Problem requirements
Your task is to copy the material exactly.
(begin)
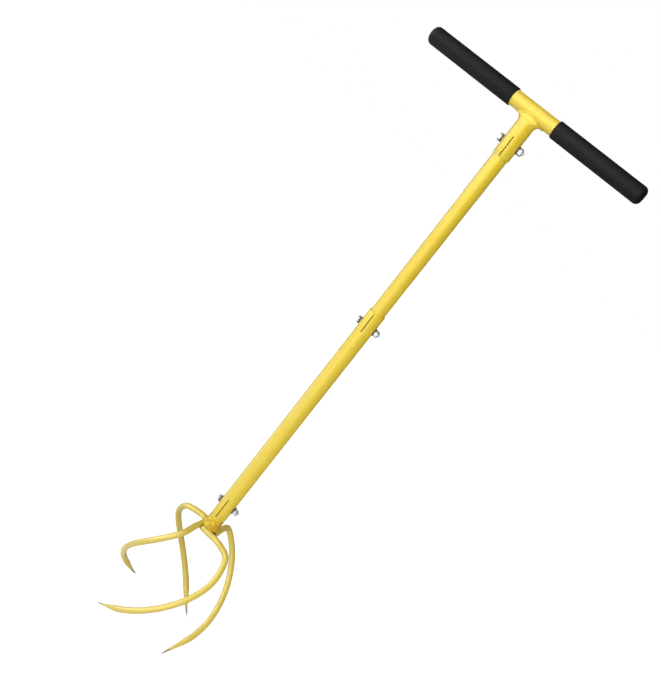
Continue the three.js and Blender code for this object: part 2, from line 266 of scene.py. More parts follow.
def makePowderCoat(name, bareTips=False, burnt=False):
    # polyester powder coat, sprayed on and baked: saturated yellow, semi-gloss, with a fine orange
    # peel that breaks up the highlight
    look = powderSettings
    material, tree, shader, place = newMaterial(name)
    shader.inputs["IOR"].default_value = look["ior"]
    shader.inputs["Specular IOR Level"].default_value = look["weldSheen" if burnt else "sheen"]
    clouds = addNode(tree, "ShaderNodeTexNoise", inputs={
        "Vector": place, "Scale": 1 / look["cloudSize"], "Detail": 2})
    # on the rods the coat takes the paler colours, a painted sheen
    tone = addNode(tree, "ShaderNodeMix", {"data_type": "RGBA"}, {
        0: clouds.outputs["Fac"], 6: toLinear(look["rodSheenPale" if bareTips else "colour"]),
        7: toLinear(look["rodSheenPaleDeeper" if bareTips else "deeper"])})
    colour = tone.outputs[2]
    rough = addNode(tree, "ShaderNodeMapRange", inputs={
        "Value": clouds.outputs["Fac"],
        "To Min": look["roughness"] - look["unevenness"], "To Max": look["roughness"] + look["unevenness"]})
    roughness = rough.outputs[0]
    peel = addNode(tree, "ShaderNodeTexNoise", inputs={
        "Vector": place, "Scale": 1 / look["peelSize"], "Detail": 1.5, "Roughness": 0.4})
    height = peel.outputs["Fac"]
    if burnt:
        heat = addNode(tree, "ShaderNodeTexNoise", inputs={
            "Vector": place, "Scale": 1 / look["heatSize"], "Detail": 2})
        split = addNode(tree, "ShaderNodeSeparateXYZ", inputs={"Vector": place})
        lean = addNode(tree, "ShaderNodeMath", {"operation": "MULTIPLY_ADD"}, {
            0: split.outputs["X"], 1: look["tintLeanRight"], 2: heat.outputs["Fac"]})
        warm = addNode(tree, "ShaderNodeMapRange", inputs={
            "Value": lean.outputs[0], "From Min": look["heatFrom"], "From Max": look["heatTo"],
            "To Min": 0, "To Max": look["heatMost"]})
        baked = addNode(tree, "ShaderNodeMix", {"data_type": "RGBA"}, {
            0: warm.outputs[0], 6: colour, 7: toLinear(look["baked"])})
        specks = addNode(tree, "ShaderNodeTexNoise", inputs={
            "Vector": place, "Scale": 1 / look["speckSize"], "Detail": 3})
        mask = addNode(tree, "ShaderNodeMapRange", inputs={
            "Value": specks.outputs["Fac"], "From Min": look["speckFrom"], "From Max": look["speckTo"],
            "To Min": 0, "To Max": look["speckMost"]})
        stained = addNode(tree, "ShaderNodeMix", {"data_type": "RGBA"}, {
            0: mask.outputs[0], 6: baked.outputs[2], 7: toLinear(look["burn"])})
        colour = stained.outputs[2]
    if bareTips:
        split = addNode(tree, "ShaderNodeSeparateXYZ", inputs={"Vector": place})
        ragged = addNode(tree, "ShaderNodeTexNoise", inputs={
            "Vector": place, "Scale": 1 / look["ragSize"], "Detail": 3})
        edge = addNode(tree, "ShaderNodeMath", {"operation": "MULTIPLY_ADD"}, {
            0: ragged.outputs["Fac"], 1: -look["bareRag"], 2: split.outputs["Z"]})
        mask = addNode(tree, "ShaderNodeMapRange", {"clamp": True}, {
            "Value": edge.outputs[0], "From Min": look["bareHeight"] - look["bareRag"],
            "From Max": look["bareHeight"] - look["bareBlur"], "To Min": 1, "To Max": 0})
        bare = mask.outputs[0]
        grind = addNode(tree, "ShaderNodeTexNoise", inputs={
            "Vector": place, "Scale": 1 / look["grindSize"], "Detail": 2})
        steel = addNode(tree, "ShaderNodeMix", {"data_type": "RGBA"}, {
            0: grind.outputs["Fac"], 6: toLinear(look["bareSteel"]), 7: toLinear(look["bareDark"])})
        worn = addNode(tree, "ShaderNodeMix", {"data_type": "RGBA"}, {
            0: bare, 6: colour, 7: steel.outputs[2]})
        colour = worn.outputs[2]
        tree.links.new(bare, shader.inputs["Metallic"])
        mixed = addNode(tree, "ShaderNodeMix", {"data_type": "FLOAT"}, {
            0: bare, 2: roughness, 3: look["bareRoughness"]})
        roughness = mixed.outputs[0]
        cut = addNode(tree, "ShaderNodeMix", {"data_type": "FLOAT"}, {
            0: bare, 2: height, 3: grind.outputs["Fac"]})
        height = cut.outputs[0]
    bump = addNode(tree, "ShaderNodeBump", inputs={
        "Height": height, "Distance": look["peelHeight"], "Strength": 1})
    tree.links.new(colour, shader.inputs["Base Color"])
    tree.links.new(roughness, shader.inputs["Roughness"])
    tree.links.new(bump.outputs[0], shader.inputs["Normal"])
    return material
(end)
Worked solution
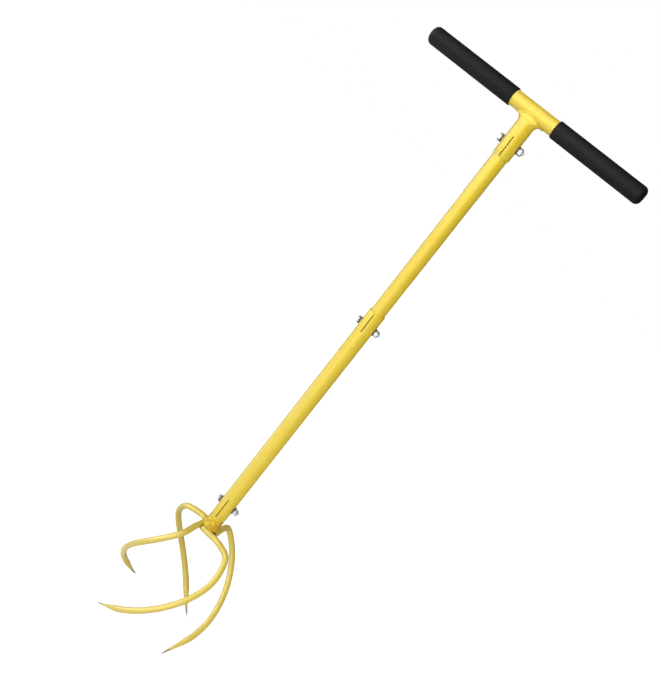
Continue the three.js and Blender code for this object: part 2, from line 266 of scene.py. More parts follow.
def makePowderCoat(name, bareTips=False, burnt=False):
    # polyester powder coat, sprayed on and baked: saturated yellow, semi-gloss, with a fine orange
    # peel that breaks up the highlight
    look = powderSettings
    material, tree, shader, place = newMaterial(name)
    shader.inputs["IOR"].default_value = look["ior"]
    shader.inputs["Specular IOR Level"].default_value = look["weldSheen" if burnt else "sheen"]
    clouds = addNode(tree, "ShaderNodeTexNoise", inputs={
        "Vector": place, "Scale": 1 / look["cloudSize"], "Detail": 2})
    # on the rods the coat takes the paler colours, a painted sheen
    tone = addNode(tree, "ShaderNodeMix", {"data_type": "RGBA"}, {
        0: clouds.outputs["Fac"], 6: toLinear(look["rodSheenPale" if bareTips else "colour"]),
        7: toLinear(look["rodSheenPaleDeeper" if bareTips else "deeper"])})
    colour = tone.outputs[2]
    rough = addNode(tree, "ShaderNodeMapRange", inputs={
        "Value": clouds.outputs["Fac"],
        "To Min": look["roughness"] - look["unevenness"], "To Max": look["roughness"] + look["unevenness"]})
    roughness = rough.outputs[0]
    peel = addNode(tree, "ShaderNodeTexNoise", inputs={
        "Vector": place, "Scale": 1 / look["peelSize"], "Detail": 1.5, "Roughness": 0.4})
    height = peel.outputs["Fac"]
    if burnt:
        heat = addNode(tree, "ShaderNodeTexNoise", inputs={
            "Vector": place, "Scale": 1 / look["heatSize"], "Detail": 2})
        split = addNode(tree, "ShaderNodeSeparateXYZ", inputs={"Vector": place})
        lean = addNode(tree, "ShaderNodeMath", {"operation": "MULTIPLY_ADD"}, {
            0: split.outputs["X"], 1: look["tintLeanRight"], 2: heat.outputs["Fac"]})
        warm = addNode(tree, "ShaderNodeMapRange", inputs={
            "Value": lean.outputs[0], "From Min": look["heatFrom"], "From Max": look["heatTo"],
            "To Min": 0, "To Max": look["heatMost"]})
        baked = addNode(tree, "ShaderNodeMix", {"data_type": "RGBA"}, {
            0: warm.outputs[0], 6: colour, 7: toLinear(look["baked"])})
        specks = addNode(tree, "ShaderNodeTexNoise", inputs={
            "Vector": place, "Scale": 1 / look["speckSize"], "Detail": 3})
        mask = addNode(tree, "ShaderNodeMapRange", inputs={
            "Value": specks.outputs["Fac"], "From Min": look["speckFrom"], "From Max": look["speckTo"],
            "To Min": 0, "To Max": look["speckMost"]})
        stained = addNode(tree, "ShaderNodeMix", {"data_type": "RGBA"}, {
            0: mask.outputs[0], 6: baked.outputs[2], 7: toLinear(look["burn"])})
        colour = stained.outputs[2]
    if bareTips:
        split = addNode(tree, "ShaderNodeSeparateXYZ", inputs={"Vector": place})
        ragged = addNode(tree, "ShaderNodeTexNoise", inputs={
            "Vector": place, "Scale": 1 / look["ragSize"], "Detail": 3})
        edge = addNode(tree, "ShaderNodeMath", {"operation": "MULTIPLY_ADD"}, {
            0: ragged.outputs["Fac"], 1: -look["bareRag"], 2: split.outputs["Z"]})
        mask = addNode(tree, "ShaderNodeMapRange", {"clamp": True}, {
            "Value": edge.outputs[0], "From Min": look["bareHeight"] - look["bareRag"],
            "From Max": look["bareHeight"] - look["bareBlur"], "To Min": 1, "To Max": 0})
        bare = mask.outputs[0]
        grind = addNode(tree, "ShaderNodeTexNoise", inputs={
            "Vector": place, "Scale": 1 / look["grindSize"], "Detail": 2})
        steel = addNode(tree, "ShaderNodeMix", {"data_type": "RGBA"}, {
            0: grind.outputs["Fac"], 6: toLinear(look["bareSteel"]), 7: toLinear(look["bareDark"])})
        worn = addNode(tree, "ShaderNodeMix", {"data_type": "RGBA"}, {
            0: bare, 6: colour, 7: steel.outputs[2]})
        colour = worn.outputs[2]
        tree.links.new(bare, shader.inputs["Metallic"])
        mixed = addNode(tree, "ShaderNodeMix", {"data_type": "FLOAT"}, {
            0: bare, 2: roughness, 3: look["bareRoughness"]})
        roughness = mixed.outputs[0]
        cut = addNode(tree, "ShaderNodeMix", {"data_type": "FLOAT"}, {
            0: bare, 2: height, 3: grind.outputs["Fac"]})
        height = cut.outputs[0]
    bump = addNode(tree, "ShaderNodeBump", inputs={
        "Height": height, "Distance": look["peelHeight"], "Strength": 1})
    tree.links.new(colour, shader.inputs["Base Color"])
    tree.links.new(roughness, shader.inputs["Roughness"])
    tree.links.new(bump.outputs[0], shader.inputs["Normal"])
    return material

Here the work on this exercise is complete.